Put another way is there a symmetric API for dlsym() et al?


For context, I am writing automated tests for the behaviour of an application involving library interposition using LD_PRELOAD and dlsym(RTLD_NEXT). This is actually a malloc interposer along the lines of the linked questions:

I want to test the case where different symbols come from different libraries. This can be detected by using dladdr on the symbols. Pseudo-code:

void* f1 = dlsym(RTLD_NEXT,"malloc");
void* f2 = dlsym(RTLD_NEXT,"malloc_usable_size");
// handle failures...
Dl_info info1;
dladdr(f1,&info1);
Dl_info info2;
dladdr(f2,&info2);
// handle failures...
if (info1.dli_fbase != info2.dli_fbase)
{
    // malloc_usable_size() is provided by a different library than malloc()
    // so we probably shouldn't use it
    f2 = nullptr; 
    // set flags accordingly
}

An example of this in practice is electric-fence. If I chain:

LD_PRELOAD="mymalloc.so electric-fence.so"
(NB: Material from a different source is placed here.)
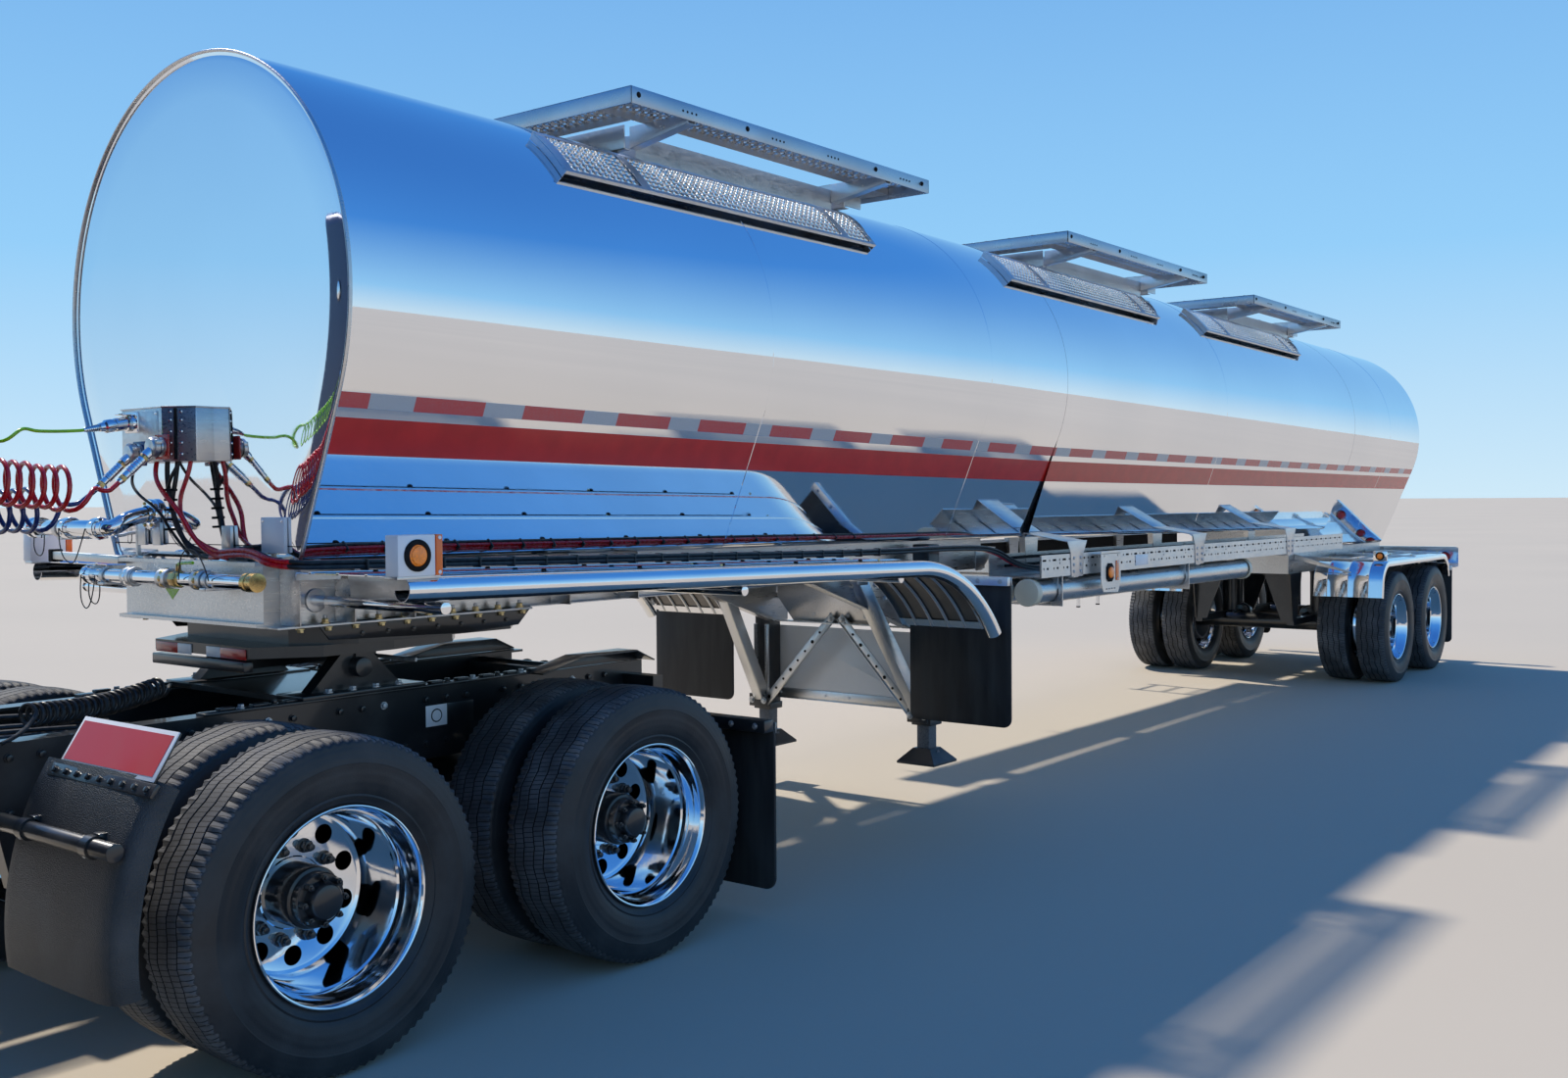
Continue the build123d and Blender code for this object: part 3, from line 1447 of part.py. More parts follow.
hinge_x = (70, 110)
with BuildPart() as spill_dams:
    for start, length, rise in walk_rows.values():
        top = walk_top(start, rise)
        middle = start + length / 2
        hatch_top = top - hatch_below
        hinge_y = middle + lid_r + 20
        y0, y1 = start + dam_inset, start + length - dam_inset
        block((-dam_half, dam_half), (y0, y1), (tank_z + tank_r - dam_root, top - walk_depth))
        block(
            (-dam_half + dam_wall, dam_half - dam_wall), (y0 + dam_wall, y1 - dam_wall),
            (tank_z + tank_r - dam_root - 1, top), mode=Mode.SUBTRACT,
        )
        for side in sides.values():
            block(
                (side * (dam_half - dam_wall), side * dam_half), (y1 - 1, y1 + dam_fin),
                (top - walk_depth - 60, top - walk_depth),
            )
        with BuildSketch(level(tank_z + tank_r - neck_root)) as neck:
            with Locations((0, middle)):
                Circle(hatch_r)
                Circle(hatch_r - neck_wall, mode=Mode.SUBTRACT)
        extrude(neck.sketch, amount=hatch_top - (tank_z + tank_r - neck_root))
        for side in sides.values():
            block(
                [side * x for x in hinge_x], (middle + lid_r - 12, middle + lid_r + 40),
                (hatch_top - 60, hatch_top + 4),
            )
        block(
            (-hinge_x[1], hinge_x[1]), (middle + hatch_r - 8, middle + lid_r + 40),
            (hatch_top - 60, hatch_top - 40),
        )
        pin_z = hatch_top + 20
        for side in sides.values():
            bar((side * hinge_x[0], hinge_y, pin_z), (side * hinge_x[1], hinge_y, pin_z), 16)
        bar((-hinge_x[1], hinge_y, pin_z), (hinge_x[1], hinge_y, pin_z), pin_r)
    cut_barrel(tank_y, tank_y + level_length)
    cut_barrel(tank_y + level_length, tank_end_y)
save(spill_dams, "spill_dams")

for lid_name, (start, length, rise) in walk_rows.items():
    middle = start + length / 2
    hatch_top = walk_top(start, rise) - hatch_below
    hinge_y = middle + lid_r + 20
    pin_z = hatch_top + 20
    with BuildPart() as lid:
        with BuildSketch(level(hatch_top + fit_gap)) as disc:
            with Locations((0, middle)):
                Circle(lid_r - 20)
        extrude(disc.sketch, amount=lid_wall, taper=12)
        block((-60, 60), (middle + lid_r - 60, hinge_y), (pin_z - 8, pin_z + 8))
        bar((-60, hinge_y, pin_z), (60, hinge_y, pin_z), barrel_r)
        bar((-61, hinge_y, pin_z), (61, hinge_y, pin_z), pin_r + fit_gap, mode=Mode.SUBTRACT)
    save(lid, f"manhole_lid_{lid_name}")


# Trailer axles with their hangers, arms and air springs

hanger_out = 460
hanger_in_top = 190
hanger_in_bottom = 350
hanger_plate = 12
hanger_foot_z = 560
arm_in = 400
with BuildPart() as trailer_axles:
    for station in (trailer_1_y, trailer_2_y):
        bar((-axle_end_x, station, tyre_r), (axle_end_x, station, tyre_r), axle_tube_r)
        bar((-spindle_end_x, station, tyre_r), (spindle_end_x, station, tyre_r), spindle_r)
        for side in sides.values():
            x = (side * arm_in, side * hanger_out)
            profile(
                facing_left(min(side * hanger_out, side * (hanger_out - hanger_plate))),
                (
                    (station - 740, rear_rail_bottom), (station - 660, hanger_foot_z),
                    (station - 560, hanger_foot_z), (station - 420, rear_rail_bottom),
                ),
                hanger_plate,
            )
            profile(
                facing_front(station - 640),
                (
                    (side * hanger_out, rear_rail_bottom), (side * hanger_out, hanger_foot_z),
                    (side * hanger_in_bottom, hanger_foot_z), (side * hanger_in_top, rear_rail_bottom),
                ),
                hanger_plate,
            )
            block(x, (station - 641, station + 330), (tyre_r + 20, tyre_r + axle_tube_r + 10))
            bar(
                (side * 430, station + 240, tyre_r + axle_tube_r),
                (side * 430, station + 240, rear_rail_bottom), air_spring_r,
            )
save(trailer_axles, "trailer_axles")


# Rear light bar with the underride guard

light_bar_half = 1210
light_bar_z = (960, 1170)
light_bar_depth = 80
light_bar_wall = 10
tail_lamp_r = 52
tail_lamp_x = (640, 790, 1080)
tail_lamp_z = 1065
guard_half = 1050
guard_z = (420, 500)

with BuildPart() as rear_light_bar:
    low_z, high_z = light_bar_z
    inner_y = tail_y - light_bar_wall
    with BuildSketch(facing_left(0)) as channel:
        with BuildLine():
            Polyline(
                (tail_y - light_bar_depth, low_z), (tail_y, low_z), (tail_y, high_z),
                (tail_y - light_bar_depth, high_z), (tail_y - light_bar_depth, high_z - light_bar_wall),
                (inner_y, high_z - light_bar_wall), (inner_y, low_z + light_bar_wall),
                (tail_y - light_bar_depth, low_z + light_bar_wall), close=True,
            )
        make_face()
        fillet(channel.vertices().group_by(Axis.X)[-1], light_bar_wall)
    extrude(channel.sketch, amount=light_bar_half, both=True)
    with BuildSketch(facing_front(tail_y + 1)) as holes:
        with Locations(*[(side * x, tail_lamp_z) for side in sides.values() for x in tail_lamp_x]):
            Circle(tail_lamp_r)
        with Locations(*[(side * plate_hole_pitch / 2, tail_lamp_z) for side in sides.values()]):
            Circle(plate_hole_r)
    extrude(holes.sketch, amount=light_bar_wall + 2, mode=Mode.SUBTRACT)
    for side in sides.values():
        rounded(
            level(guard_z[1] - 1),
            (
                (side * 380, tail_y - 60), (side * 440, tail_y - 60),
                (side * 440, tail_y - 20), (side * 380, tail_y - 20),
            ),
            8, low_z - guard_z[1] + 2,
        )
    rounded(
        facing_left(-guard_half),
        (
            (tail_y - 90, guard_z[0]), (tail_y - 90, guard_z[1]),
            (tail_y - 10, guard_z[1]), (tail_y - 10, guard_z[0]),
        ),
        12, 2 * guard_half,
    )
save(rear_light_bar, "rear_light_bar")


# Fittings on the trailer's nose: the box with its couplings and the two drain pipes

box_z = (1850, 2045)
box_depth = 137
gladhand_r = 36
gladhand_out = 55
fitting_r = 13
gladhands = {"air_line_red": (0, 1900), "air_line_blue": (-150, 1880)}
plug_x = -200
plug_z = 1990
plug_r = 24
plug_length = 150
pipe_y = tank_y - 167
upper_pipe_z = 1612
upper_pipe_r = 32
lower_pipe_z = 1442
lower_pipe_r = 26
cap_wall = 9
drain_x = 560
drain_r = 31.5
drain_length = 60
line_exits = {}

with BuildPart() as nose_fittings:
    profile(
        level(box_z[0]),
        (
            (-280, tank_y), (-280, tank_y - box_depth), (-5, tank_y - box_depth), (100, tank_y - 67),
            (100, tank_y),
        ),
        box_z[1] - box_z[0],
    )
    for line_name, (x, z) in gladhands.items():
        face_y = tank_y - box_depth
        bar((x, face_y + 1, z), (x, face_y - gladhand_out, z), gladhand_r)
        line_exits[line_name] = ((x, face_y - gladhand_out + 15, z - 10), (x, face_y - 162, z - 126))
        bar(*line_exits[line_name], fitting_r)
    bar((plug_x, tank_y - box_depth + 1, plug_z), (plug_x, tank_y - box_depth - 30, plug_z), plug_r + 6)
    line_exits["electric_line"] = (
        (plug_x, tank_y - box_depth - 25, plug_z), (plug_x, tank_y - box_depth - 30 - plug_length, plug_z - 30),
    )
    bar(*line_exits["electric_line"], plug_r)
    bar((-900, pipe_y, upper_pipe_z), (-330, pipe_y, upper_pipe_z), upper_pipe_r)
    bar((-365, pipe_y, upper_pipe_z), (-320, tank_y - 24, upper_pipe_z + 50), upper_pipe_r)
    bar((-320, tank_y - 26, upper_pipe_z + 50), (-320, tank_y, upper_pipe_z + 50), upper_pipe_r + 25)
    for x in (-900, -640, -420):
        bar((x, pipe_y, upper_pipe_z), (x + 45, pipe_y, upper_pipe_z), upper_pipe_r + cap_wall)
    bar((-480, pipe_y, lower_pipe_z), (drain_x, pipe_y, lower_pipe_z), lower_pipe_r)
    bar((drain_x - 5, pipe_y, lower_pipe_z), (drain_x + drain_length, pipe_y, lower_pipe_z), drain_r)
    for x in (-480, -200, 40, 260):
        bar((x, pipe_y, lower_pipe_z), (x + 60, pipe_y, lower_pipe_z), lower_pipe_r + cap_wall)
    for x in (-340, 340):
        block(
            (x - 20, x + 20), (pipe_y - lower_pipe_r - 8, front_rail_front - fit_gap),
            (lower_pipe_z - lower_pipe_r - 8, lower_pipe_z - lower_pipe_r + 6),
        )
    block(
        (-700, -660), (pipe_y - 10, tank_y),
        (upper_pipe_z - upper_pipe_r - 12, upper_pipe_z - upper_pipe_r + 4),
    )
save(nose_fittings, "nose_fittings")


# Coiled lines from the nose fittings to the cab's back wall: each is a fat tube of
# its coil's outer size between two thin tails. Points are X, the way ahead of the
# tank, and Z.

line_rows = {
    "air_line_red": {
        "coil_r": 82, "tube_r": 9,
        "coil": ((0, 342, 1738), (0, 685, 1772), (12, 1045, 1815), (0, 1385, 1880)),
        "tail": ((0, 1482, 1940), (0, 1577, 2000)),
    },
    "air_line_blue": {
        "coil_r": 82, "tube_r": 9,
        "coil": ((-166, 372, 1690), (-158, 700, 1672), (-165, 1045, 1722), (-155, 1385, 1800)),
        "tail": ((-152, 1482, 1862), (-150, 1577, 1920)),
    },
    "electric_line": {
        "coil_r": 50, "tube_r": 6.5,
        "coil": ((-206, 470, 1950), (-226, 700, 1962), (-240, 1045, 1992), (-236, 1385, 2030)),
        "tail": ((-235, 1482, 2058), (-235, 1577, 2080)),
    },
}
lead_length = 18
root_length = 8


def run_on(start, end, length):
    """The point past the end of a run, in its own direction."""
    arrival = Vector(*end)
    return tuple(arrival + (arrival - Vector(*start)).normalized() * length)


for line_name, row in line_rows.items():
    coil = [(x, tank_y - ahead, z) for x, ahead, z in row["coil"]]
    fitting, exit_point = line_exits[line_name]
    nose_end = (
        exit_point, run_on(fitting, exit_point, lead_length), coil[0], run_on(coil[1], coil[0], -root_length),
    )
    socket_x, socket_z = cab_sockets[line_name]
    cab_end = (
        run_on(coil[-2], coil[-1], -root_length), coil[-1],
        *[(x, tank_y - ahead, z) for x, ahead, z in row["tail"]],
        (socket_x, cab_back_y + socket_length, socket_z),
    )
    with BuildPart() as line:
        for path, radius in ((coil, row["coil_r"]), (nose_end, row["tube_r"]), (cab_end, row["tube_r"])):
            radii = largest_radii(path)
            print(line_name, "bend radii", [round(bend) for bend in radii])
            tube_path(path, radii, radius)
    save(line, line_name)
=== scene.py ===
import json
from functools import cache
from math import atan2, ceil, cos, pi, radians, sin, sqrt, tan

import bmesh
import bpy
from bpy.props import FloatProperty, FloatVectorProperty, IntProperty
from mathutils import Matrix, Vector


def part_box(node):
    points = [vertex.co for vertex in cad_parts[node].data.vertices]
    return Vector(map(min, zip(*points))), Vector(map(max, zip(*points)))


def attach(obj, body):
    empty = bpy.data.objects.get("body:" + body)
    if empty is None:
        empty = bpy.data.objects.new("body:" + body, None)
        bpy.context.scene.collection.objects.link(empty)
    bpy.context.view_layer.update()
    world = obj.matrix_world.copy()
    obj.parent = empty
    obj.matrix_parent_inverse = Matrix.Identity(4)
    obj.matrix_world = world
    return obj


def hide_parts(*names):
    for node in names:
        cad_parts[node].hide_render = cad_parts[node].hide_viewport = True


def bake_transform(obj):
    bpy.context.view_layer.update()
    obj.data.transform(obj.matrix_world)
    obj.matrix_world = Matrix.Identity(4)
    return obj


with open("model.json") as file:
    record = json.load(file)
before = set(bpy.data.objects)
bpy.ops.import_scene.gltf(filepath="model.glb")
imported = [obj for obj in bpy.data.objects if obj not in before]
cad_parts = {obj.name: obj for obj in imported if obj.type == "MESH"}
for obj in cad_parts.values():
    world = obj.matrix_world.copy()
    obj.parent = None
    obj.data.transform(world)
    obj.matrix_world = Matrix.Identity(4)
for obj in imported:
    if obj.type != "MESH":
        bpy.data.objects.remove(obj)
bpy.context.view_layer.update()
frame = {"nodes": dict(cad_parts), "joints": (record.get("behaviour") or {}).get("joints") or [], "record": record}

bl_info = {
    "name": "Tanker Truck",
    "version": (1, 0, 0),
    "blender": (4, 5, 0),
    "location": "3D View > Sidebar > Tanker",
    "description": "Finishes and detailed pieces for an articulated tanker truck",
    "category": "Object",
}

# X points to the vehicle's left, Y to its rear and Z up, in metres.
UP = Vector((0, 0, 1))
LEFT = Vector((1, 0, 0))
REAR = Vector((0, 1, 0))
SIDES = {"left": 1, "right": -1}


def joint_place(name):
    """Where a joint stands at rest."""
    return Vector(next(joint["pos_m"] for joint in frame["joints"] if joint["name"] == name))


WHEEL = joint_place("roll_drive_1_left")
DRIVE_Y = WHEEL.y
DRIVE_2_Y = joint_place("roll_drive_2_left").y
TRAILER_1_Y = joint_place("roll_trailer_1_left").y
TRAILER_2_Y = joint_place("roll_trailer_2_left").y
STEER = joint_place("roll_steer_left")
KINGPIN = joint_place("trailer_pivot")
TYRE_R = WHEEL.z
TANK_LOW, TANK_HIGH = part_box("tank_shell")
TANK_R = TANK_HIGH.x
TANK_Y = TANK_LOW.y
TANK_END_Y = TANK_HIGH.y
TANK_Z = TANK_HIGH.z - TANK_R
LEVEL_LENGTH = 4.130
BARREL_SLOPE = 0.0115
SIDE_ANGLE = radians(112.4)
FIRST_BELLY = 5.033
BELLIES = ((TANK_Y + FIRST_BELLY, 0.040), (TANK_Y + 10.730, 0.120))
DUAL_OFFSET = 0.171
COWL_Y = DRIVE_Y - 4.100
CAB_BACK_Y = DRIVE_Y - 1.400


def barrel_z(y):
    """Height of the barrel's axis, level at the front and falling to the rear."""
    return TANK_Z - BARREL_SLOPE * max(0, y - TANK_Y - LEVEL_LENGTH)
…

You find that malloc_usable_size() comes from libc while malloc comes from electric-fence. Granted electric-fence is not so common any more.

This is of course possible by using a real shared library in the tests. This question asks if there is a shortcut. Another approach would to try and interpose dlsym() itself. This is somewhat scary. Though see - How can I intercept dlsym calls using LD_PRELOAD?